Some completely harmless items are deemed contraband simply because of the country they come from. If country A is considered to be a national enemy of country B, or has a record of violating international law, country B (and other countries) might institute an embargo against that country (a ban on the importation of country A's goods). This cuts off potential business for country A, and this may persuade its leaders to change their policies. In the United States, the best known example of this sort of sanction is the embargo against Cuban products. There is a high demand for Cuban cigars in the United States, but they are strictly regulated because of the strained relationship between the United States and Cuba. As with drugs, smugglers are eager to sneak in a supply to meet this demand, and are constantly trying to get around customs.
In many countries, the customs agency closely monitors the importing and exporting of cultural artifacts. While a traveler may have purchased the item in good faith, it might have been stolen at an earlier point. Customs agencies have helped to restore many priceless artifacts to their rightful owners.

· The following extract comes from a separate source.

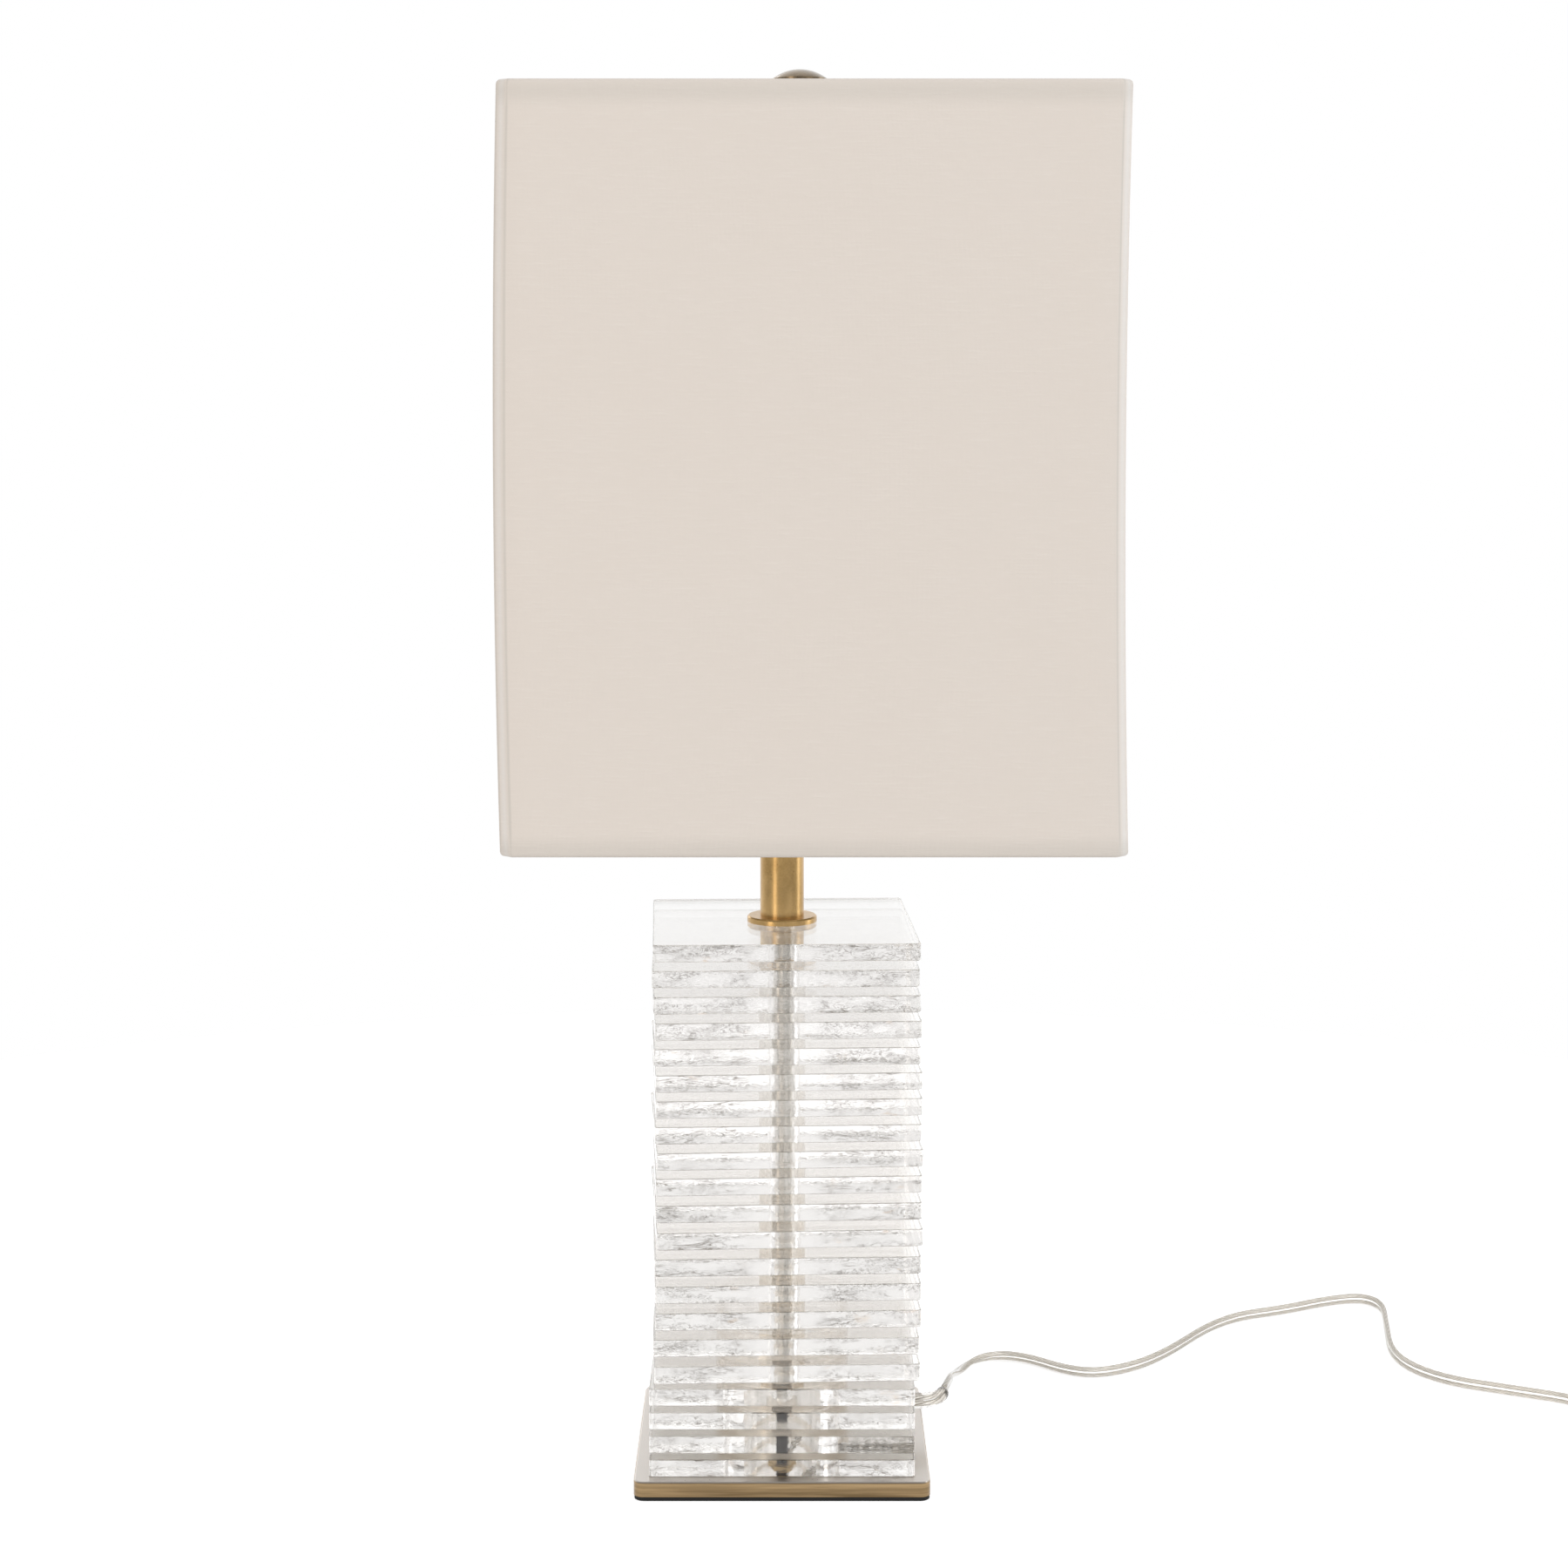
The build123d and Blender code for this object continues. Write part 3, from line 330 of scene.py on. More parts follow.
# %% [markdown]
# ## Building meshes
#
# Most soft pieces here are a profile carried along a line, so one function builds those: it places the
# profile's points at each point of the line, in a frame that keeps one side level, and joins them with
# quads. It also writes a UV map in metres, so that strands and ribs can follow the piece.


# %% Mesh helpers
def ring_faces(first, count, inward=False):
    """Quads between a ring of vertices and the next ring."""
    quads = []
    for k in range(count):
        a, b = first + k, first + (k + 1) % count
        quads.append((a, a + count, b + count, b) if inward else (a, b, b + count, a + count))
    return quads


def new_piece(name, vertices, faces, finish, body, smooth=True):
    """A mesh object in row coordinates, dressed, and riding on its CAD body."""
    mesh = bpy.data.meshes.new(name)
    mesh.from_pydata([tuple(v) for v in vertices], [], faces)
    mesh.materials.append(finish.material)
    mesh.shade_smooth() if smooth else mesh.shade_flat()
    piece = linked(name, mesh)
    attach(piece, body)
    return piece


def level_frames(line):
    """For each point of a line: its place, the level direction across it, and the direction above it."""
    frames = []
    for i, here in enumerate(line):
        along = (line[min(i + 1, len(line) - 1)] - line[max(i - 1, 0)]).normalized()
        across = along.cross(Vector((0, 0, 1))).normalized()
        frames.append((here, across, across.cross(along)))
    return frames


def carry(profiles, frames):
    """Vertices and faces of profiles, one for each frame, joined into a tube with closed ends."""
    count = len(profiles[0])
    vertices = []
    for profile, (here, across, above) in zip(profiles, frames):
        vertices += [here + across * a + above * b for a, b in profile]
    faces = []
    for i in range(len(frames) - 1):
        faces += ring_faces(i * count, count, inward=True)
    faces.append(tuple(range(count)))
    faces.append(tuple(range(len(vertices) - 1, len(vertices) - count - 1, -1)))
    return vertices, faces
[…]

A country's government might also ban importation of items based on ethics and morality. For example, in many countries, you cannot import ivory or other products that come from endangered animals. In 2000, the United States enacted the Dog and Cat Protection Act, banning the importation of any products made from dog and cat fur that was acquired inhumanely. The U.S. Customs Service confiscates all such goods so that U.S. citizens do not inadvertently support this practice.
Without customs agencies, nations would have no control over what comes in and goes out of their country. In order to protect its citizens and businesses, a government has to be vigilant in protecting its borders, not only against armed attack, but also against unwanted imports. As any customs agent will tell you, this is crucial to maintaining order in modern society.